Jalan Keluar: Memutus Jaring-Jaring Kepentingan
Lantas, adakah jalan keluar dari sengkarut ini? Tantangannya memang besar, namun bukan berarti tidak mungkin. Diperlukan upaya kolektif dan sistematis:
- Transparansi Mutlak: Menerapkan sistem e-procurement yang lebih canggih, membuka akses informasi seluas-luasnya kepada publik mengenai setiap tahapan lelang, dari perencanaan hingga pelaksanaan.

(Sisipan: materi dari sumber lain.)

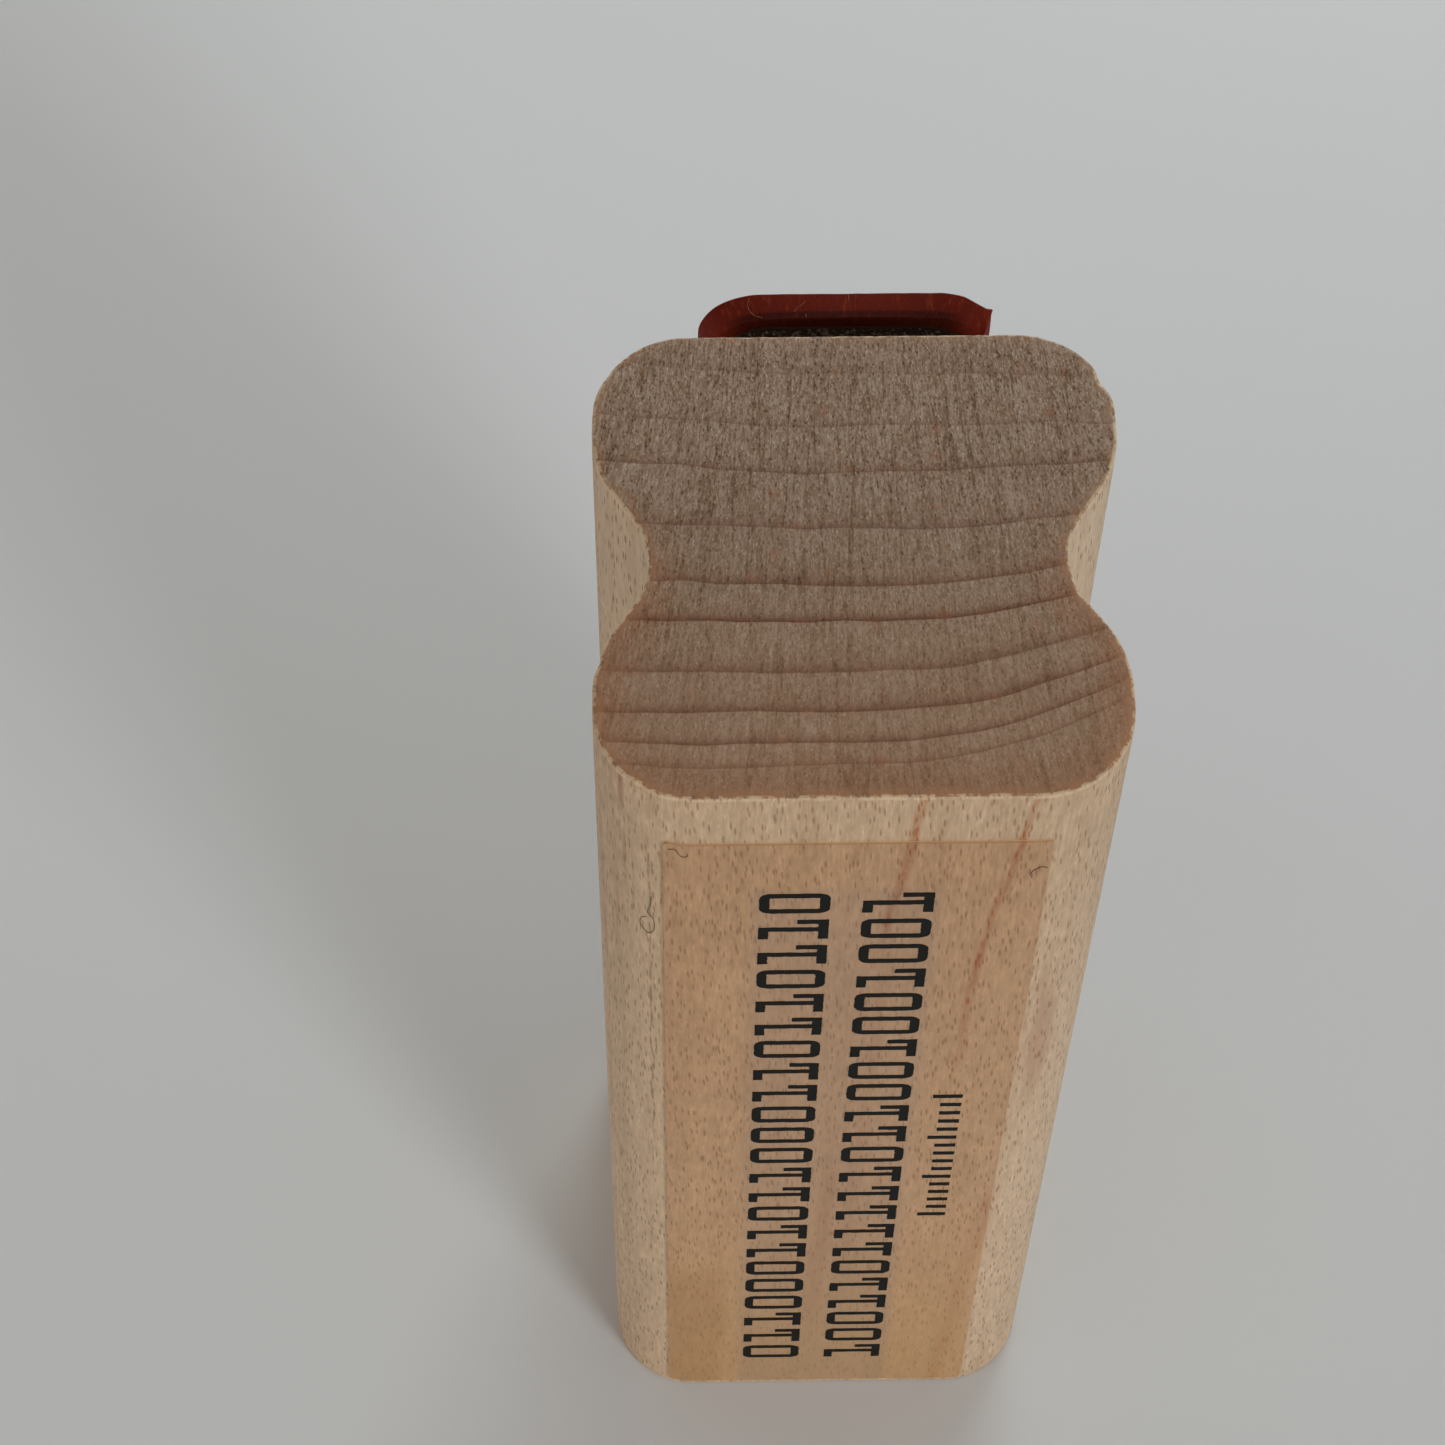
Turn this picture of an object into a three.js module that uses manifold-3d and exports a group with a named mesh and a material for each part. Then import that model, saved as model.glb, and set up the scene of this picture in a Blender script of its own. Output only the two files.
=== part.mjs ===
// A wood-mounted rubber stamp: a maple block with a finger groove down each side, a foam cushion and a
// moulded rubber die on its back, and a printed index label on its front.
//
// Millimetres. The block stands on one end: +Z runs up along its length, +Y points out of the die and -Y
// out of the label. The origin is the centre of the block's bottom end.

import * as THREE from 'three';
import { mergeVertices } from 'three/addons/utils/BufferGeometryUtils.js';
import Module from 'manifold-3d';

// ---------------------------------------------------------------- driving dimensions

const BLOCK = { width: 25.4, depth: 25.4, length: 82.5, cornerRadius: 4.7 };

// Each side dips to a rounded groove. A straight flank joins the groove to a rounded shoulder.
const GROOVE = {
  depth: 2.67,
  radius: 4,
  shoulderRadius: 6,
  flankAngle: THREE.MathUtils.degToRad(34),
};

// The label is a little wider than the flat of the block's front face.
const LABEL = {
  left: -9.4,
  right: 8.95,
  topGap: 4.55,
  bottomGap: 1,
  cornerRadius: 0.5,
  film: 0.1,
  adhesive: 0.05,
};

const CUSHION = { foam: 3, adhesive: 0.1, inset: 0.9, cornerRadius: 3 };

// The die is trimmed by hand: three corners are rounded and one is snipped off straight.
const DIE = {
  left: -7.45,
  right: 7.5,
  endGap: 3.25,
  sheet: 1.4,
  relief: 1.2,
  cornerRadius: 3.4,
  snipWidth: 2.7,
  snipHeight: 1.6,
};

// The digits stand one above the other in two columns and read upwards, with their tops towards -X.
const DIGITS = {
  rows: 23,
  pitch: 2.96,
  width: 2.3,
  height: 3.4,
  stroke: 0.45,
  cornerRadius: 0.55,
  tick: 1.5,
  columnCentres: [-3.11, 1.92],
};

const ARC_STEPS = 6;
const DIGIT_ARC_STEPS = 2;

const BACK_OF_BLOCK = BLOCK.depth / 2;
const DIE_BACK = BACK_OF_BLOCK + CUSHION.foam + 2 * CUSHION.adhesive;
const DIE_FRONT = DIE_BACK + DIE.sheet;

// ---------------------------------------------------------------- materials

function plainMaterial(color, roughness) {
  return new THREE.MeshStandardMaterial({ color, roughness, metalness: 0 });
}

const mapleWood = plainMaterial(0xa98c6d, 0.6);
const labelFilm = plainMaterial(0x9c7d60, 0.35);
const clearAdhesive = plainMaterial(0xb9a987, 0.5);
const darkFoam = plainMaterial(0x2b211c, 0.95);
const redRubber = plainMaterial(0x7a2418, 0.55);

// ---------------------------------------------------------------- outlines

// The block's section in X and Y. One half is listed, and a half turn gives the other.
function blockOutline() {
  const side = BLOCK.width / 2;
  const back = BLOCK.depth / 2;
  const turn = GROOVE.flankAngle;
  const grooveX = side - GROOVE.depth + GROOVE.radius;
  const shoulderX = side - GROOVE.shoulderRadius;
  const flankRun = shoulderX - grooveX + (GROOVE.shoulderRadius + GROOVE.radius) * Math.cos(turn);
  const flankRise = flankRun / Math.tan(turn);
  const shoulderY = flankRise + (GROOVE.shoulderRadius + GROOVE.radius) * Math.sin(turn);
  const cornerX = side - BLOCK.cornerRadius;
  const cornerY = back - BLOCK.cornerRadius;

  const halfOfArcs = [
    { x: grooveX, y: 0, radius: GROOVE.radius, from: Math.PI + turn, to: Math.PI - turn },
    { x: shoulderX, y: shoulderY, radius: GROOVE.shoulderRadius, from: -turn, to: 0 },
    { x: cornerX, y: cornerY, radius: BLOCK.cornerRadius, from: 0, to: Math.PI / 2 },
    { x: -cornerX, y: cornerY, radius: BLOCK.cornerRadius, from: Math.PI / 2, to: Math.PI },
    { x: -shoulderX, y: shoulderY, radius: GROOVE.shoulderRadius, from: Math.PI, to: Math.PI + turn },
  ];

  const outline = new THREE.Shape();
  for (const halfTurns of [0, 1]) {
    const sign = halfTurns === 0 ? 1 : -1;
    const spin = halfTurns * Math.PI;
    for (const arc of halfOfArcs) {
      const clockwise = arc.to < arc.from;
      outline.absarc(sign * arc.x, sign * arc.y, arc.radius, arc.from + spin, arc.to + spin, clockwise);
    }
  }
  return outline;
}

function roundedRectangle(left, bottom, right, top, radius, path = new THREE.Shape()) {
  path.absarc(right - radius, bottom + radius, radius, -Math.PI / 2, 0, false);
  path.absarc(right - radius, top - radius, radius, 0, Math.PI / 2, false);
  path.absarc(left + radius, top - radius, radius, Math.PI / 2, Math.PI, false);
  path.absarc(left + radius, bottom + radius, radius, Math.PI, 1.5 * Math.PI, false);
  path.closePath();
  return path;
}

// The trimmed rubber sheet in X and Z, with its snipped corner at the top right.
function dieOutline() {
  const { left, right, cornerRadius: radius } = DIE;
  const bottom = DIE.endGap;
  const top = BLOCK.length - DIE.endGap;
  const outline = new THREE.Shape();
  outline.absarc(right - radius, bottom + radius, radius, -Math.PI / 2, 0, false);
  outline.lineTo(right, top - DIE.snipHeight);
  outline.lineTo(right - DIE.snipWidth, top);
  outline.absarc(left + radius, top - radius, radius, Math.PI / 2, Math.PI, false);
  outline.absarc(left + radius, bottom + radius, radius, Math.PI, 1.5 * Math.PI, false);
  outline.closePath();
  return outline;
}

function cushionOutline() {
  return roundedRectangle(
    DIE.left + CUSHION.inset,
    DIE.endGap + CUSHION.inset,
    DIE.right - CUSHION.inset,
    BLOCK.length - DIE.endGap - CUSHION.inset,
    CUSHION.cornerRadius,
  );
}

function labelOutline() {
  const top = BLOCK.length - LABEL.topGap;
  return roundedRectangle(LABEL.left, LABEL.bottomGap, LABEL.right, top, LABEL.cornerRadius);
}

// ---------------------------------------------------------------- digits

// A made-up pattern of noughts and ones, worked out from the digit's place.
function digitAt(row, column) {
  return ((7 * row * row + 2 * row + 5 * column) % 19) % 2;
}

// Both digits are drawn upright around their own centre. The nought is a rounded ring.
function noughtOutline() {
  const { width, height, stroke, cornerRadius } = DIGITS;
  const halfWidth = width / 2;
  const halfHeight = height / 2;
  const outline = roundedRectangle(-halfWidth, -halfHeight, halfWidth, halfHeight, cornerRadius);
  const hole = roundedRectangle(
    stroke - halfWidth,
    stroke - halfHeight,
    halfWidth - stroke,
    halfHeight - stroke,
    cornerRadius - stroke,
    new THREE.Path(),
  );
  outline.holes.push(hole);
  return outline;
}

// The one has a flag to the left of its stem, and a wide foot that turns up at its right end.
function oneOutline() {
  const { width, height, stroke, tick } = DIGITS;
  const right = width / 2;
  const left = -right;
  const top = height / 2;
  const bottom = -top;
  const stem = stroke / 2;
  const corners = [
    [left, bottom],
    [right, bottom],
    [right, bottom + tick],
    [right - stroke, bottom + tick],
    [right - stroke, bottom + stroke],
    [stem, bottom + stroke],
    [stem, top],
    [left, top],
    [left, top - stroke],
    [-stem, top - stroke],
    [-stem, bottom + stroke],
    [left, bottom + stroke],
  ];
  return new THREE.Shape(corners.map(([x, y]) => new THREE.Vector2(x, y)));
}

// ---------------------------------------------------------------- solids

// Extrudes an outline drawn in X and Z along +Y, from yLow through a thickness.
function plateAlongY(outline, yLow, thickness, arcSteps = ARC_STEPS) {
  const options = { depth: thickness, bevelEnabled: false, curveSegments: arcSteps };
  const geometry = new THREE.ExtrudeGeometry(outline, options);
  geometry.rotateX(Math.PI / 2);
  geometry.translate(0, yLow + thickness, 0);
  return geometry;
}

function solidFrom(wasm, geometry) {
  const bare = geometry.clone();
  bare.deleteAttribute('normal');
  bare.deleteAttribute('uv');
  const merged = mergeVertices(bare, 1e-4);
  const mesh = new wasm.Mesh({
    numProp: 3,
    vertProperties: new Float32Array(merged.attributes.position.array),
    triVerts: new Uint32Array(merged.index.array),
  });
  return new wasm.Manifold(mesh);
}

function geometryFrom(solid) {
  const mesh = solid.getMesh();
  const geometry = new THREE.BufferGeometry();
  geometry.setAttribute('position', new THREE.BufferAttribute(mesh.vertProperties, 3));
  geometry.setIndex(new THREE.BufferAttribute(mesh.triVerts, 1));
  geometry.computeVertexNormals();
  return geometry;
}

// Turns an upright digit on its side, so that it reads upwards, and moves it to its place.
function digitGeometry(row, column, yLow, thickness) {
  const outline = digitAt(row, column) === 0 ? noughtOutline() : oneOutline();
  const geometry = plateAlongY(outline, yLow, thickness, DIGIT_ARC_STEPS);
  const centreZ = BLOCK.length / 2 + (row - (DIGITS.rows - 1) / 2) * DIGITS.pitch;
  geometry.rotateY(-Math.PI / 2);
  geometry.translate(DIGITS.columnCentres[column], 0, centreZ);
  return geometry;
}

// The trimmed sheet with its raised digits is one moulding.
function dieGeometry(wasm) {
  const root = DIE.sheet / 2;
  let die = solidFrom(wasm, plateAlongY(dieOutline(), DIE_BACK, DIE.sheet));
  for (const column of DIGITS.columnCentres.keys()) {
    for (let row = 0; row < DIGITS.rows; row += 1) {
      const digit = digitGeometry(row, column, DIE_FRONT - root, DIE.relief + root);
      die = die.add(solidFrom(wasm, digit));
    }
  }
  return geometryFrom(die);
}

function blockGeometry() {
  const options = { depth: BLOCK.length, bevelEnabled: false, curveSegments: ARC_STEPS };
  return new THREE.ExtrudeGeometry(blockOutline(), options);
}

// ---------------------------------------------------------------- the stamp

function part(name, geometry, material) {
  const mesh = new THREE.Mesh(geometry, material);
  mesh.name = name;
  return mesh;
}

function labelParts() {
  const front = -BLOCK.depth / 2;
  const adhesiveFront = front - LABEL.adhesive;
  const adhesive = plateAlongY(labelOutline(), adhesiveFront, LABEL.adhesive);
  const film = plateAlongY(labelOutline(), adhesiveFront - LABEL.film, LABEL.film);
  return [
    part('label_adhesive_film', adhesive, clearAdhesive),
    part('label_film', film, labelFilm),
  ];
}

function cushionParts() {
  const foamBack = BACK_OF_BLOCK + CUSHION.adhesive;
  const foamFront = foamBack + CUSHION.foam;
  const blockAdhesive = plateAlongY(cushionOutline(), BACK_OF_BLOCK, CUSHION.adhesive);
  const foam = plateAlongY(cushionOutline(), foamBack, CUSHION.foam);
  const dieAdhesive = plateAlongY(cushionOutline(), foamFront, CUSHION.adhesive);
  return [
    part('block_adhesive_film', blockAdhesive, clearAdhesive),
    part('foam_cushion', foam, darkFoam),
    part('die_adhesive_film', dieAdhesive, clearAdhesive),
  ];
}

const wasm = await Module();
wasm.setup();

const stamp = new THREE.Group();
stamp.add(part('wood_block', blockGeometry(), mapleWood));
stamp.add(...labelParts());
stamp.add(...cushionParts());
stamp.add(part('rubber_die', dieGeometry(wasm), redRubber));

export default stamp;
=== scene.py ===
import math

import bpy
from mathutils import Matrix, Vector, noise


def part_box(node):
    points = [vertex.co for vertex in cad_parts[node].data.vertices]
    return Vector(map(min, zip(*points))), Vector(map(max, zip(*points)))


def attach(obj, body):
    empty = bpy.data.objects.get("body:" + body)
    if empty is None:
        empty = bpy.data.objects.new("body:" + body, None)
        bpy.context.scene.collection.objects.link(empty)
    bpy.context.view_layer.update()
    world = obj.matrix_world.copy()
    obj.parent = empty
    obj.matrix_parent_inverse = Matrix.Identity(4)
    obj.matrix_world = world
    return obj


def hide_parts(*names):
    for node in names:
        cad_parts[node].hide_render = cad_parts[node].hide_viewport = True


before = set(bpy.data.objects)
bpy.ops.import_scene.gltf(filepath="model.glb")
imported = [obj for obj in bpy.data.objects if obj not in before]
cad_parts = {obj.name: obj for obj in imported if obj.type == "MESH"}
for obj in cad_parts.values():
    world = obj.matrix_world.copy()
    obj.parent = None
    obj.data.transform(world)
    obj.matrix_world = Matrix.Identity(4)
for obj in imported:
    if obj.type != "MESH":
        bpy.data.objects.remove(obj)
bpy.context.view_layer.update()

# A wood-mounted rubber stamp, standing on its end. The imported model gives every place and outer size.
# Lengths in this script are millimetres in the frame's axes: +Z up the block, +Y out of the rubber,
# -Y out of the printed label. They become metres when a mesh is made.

MM = 0.001

# Without a seed, noise_vector starts from the time of day.
noise.seed_set(1)


def node_box(node):
    """The lowest and highest corners of a CAD node, in millimetres."""
    low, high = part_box(node)
    return low / MM, high / MM


BLOCK_LOW, BLOCK_HIGH = node_box("wood_block")
LABEL_LOW, LABEL_HIGH = node_box("label_film")
GLUE_LOW, GLUE_HIGH = node_box("label_adhesive_film")
FOAM_LOW, FOAM_HIGH = node_box("foam_cushion")
DIE_LOW, DIE_HIGH = node_box("rubber_die")
TOP = BLOCK_HIGH.z

# The block's section.
CORNER_RADIUS = 4.7
GROOVE_DEPTH = 2.67
GROOVE_RADIUS = 4.0
SHOULDER_RADIUS = 6.0
FLANK_ANGLE = math.radians(34)
END_EDGE_RADIUS = 0.22
EDGE_ATTRIBUTE = "edge_distance"

# The rubber.
RELIEF = 1.2
SHEET_FRONT = DIE_HIGH.y - RELIEF
DIE_CORNER_RADIUS = 3.4
SNIP_WIDTH = 2.7
SNIP_HEIGHT = 1.6
FOAM_CORNER_RADIUS = 3.0

# The digits, on the label and on the rubber alike.
DIGIT_ROWS = 23
DIGIT_PITCH = 2.96
DIGIT_WIDTH = 2.3
DIGIT_HEIGHT = 3.4
DIGIT_STROKE = 0.45
DIGIT_CORNER_RADIUS = 0.55
DIGIT_TICK = 1.5
COLUMN_CENTRES = (-3.11, 1.92)

# The print: its middle's height, how much narrower its digits are than the rubber's, the length of the
# parts that their sides divide into, how far those stray, and the ink's thickness and bleed.
PRINT_CENTRE = TOP - 43.5
PRINT_SQUEEZE = 0.93
PRINT_STEP = 0.14
PRINT_JITTER = 0.035
INK_THICKNESS = 0.02
INK_SPREAD = 0.025

LABEL_CORNER_RADIUS = 0.3
LABEL_FRONT_OFFSET = BLOCK_LOW.y - LABEL_LOW.y


# ---- shader graphs


def linear_colour(red, green, blue):
    """A display colour, with levels of 0 to 255, as the linear colour that a shader takes."""
    def linear(level):
        share = level / 255
        return share / 12.92 if share <= 0.04045 else ((share + 0.055) / 1.055) ** 2.4
    return (linear(red), linear(green), linear(blue), 1.0)


class Value:
    """A number in a shader, so that a formula can be written plainly."""

    def __init__(self, graph, socket):
        self.graph = graph
        self.socket = socket

    def __add__(self, other):
        return self.graph.math("ADD", self, other)

    def __sub__(self, other):
        return self.graph.math("SUBTRACT", self, other)

    def __rsub__(self, other):
        return self.graph.math("SUBTRACT", other, self)

    def __mul__(self, other):
        return self.graph.math("MULTIPLY", self, other)

    def __truediv__(self, other):
        return self.graph.math("DIVIDE", self, other)

    def __pow__(self, power):
        return self.graph.math("POWER", self, power)

    def __abs__(self):
        return self.graph.math("ABSOLUTE", self, 0.0)

    __radd__ = __add__
    __rmul__ = __mul__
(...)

- Pengawasan Berlapis dan Independen: Memperkuat peran auditor internal dan eksternal, melibatkan lembaga pengawas independen, serta memanfaatkan teknologi untuk memonitor proyek secara real-time.
- Penegakan Hukum Tanpa Pandang Bulu: Memberikan sanksi tegas kepada setiap pelaku konflik kepentingan dan KKN, tanpa melihat jabatan atau kedekatan. Hukuman yang berat dan konsisten akan menciptakan efek jera.
- Peningkatan Integritas Aparatur: Membangun budaya antikorupsi di lingkungan birokrasi, memberikan pelatihan etika, dan memastikan remunerasi yang layak agar tidak mudah tergoda.
- Partisipasi Aktif Masyarakat: Mendorong masyarakat, media, dan organisasi non-pemerintah untuk turut serta mengawasi. Mekanisme pelaporan whistleblower harus dilindungi dan dipermudah.
- Audit Forensik dan Digital: Memanfaatkan kemampuan audit forensik dan analisis data digital untuk melacak pola-pola aneh dalam penawaran atau pengeluaran proyek yang bisa mengindikasikan adanya pengaturan.
Lelang proyek pemerintah bukan sekadar transaksi ekonomi, melainkan cerminan integritas bangsa dalam membangun masa depannya. Jika konflik kepentingan terus dibiarkan menjerat, maka pembangunan yang kita impikan hanyalah ilusi. Hanya dengan komitmen kuat dan kerja sama semua pihak, jaring-jaring konflik kepentingan ini dapat kita urai, demi pembangunan yang berintegritas dan berkeadilan.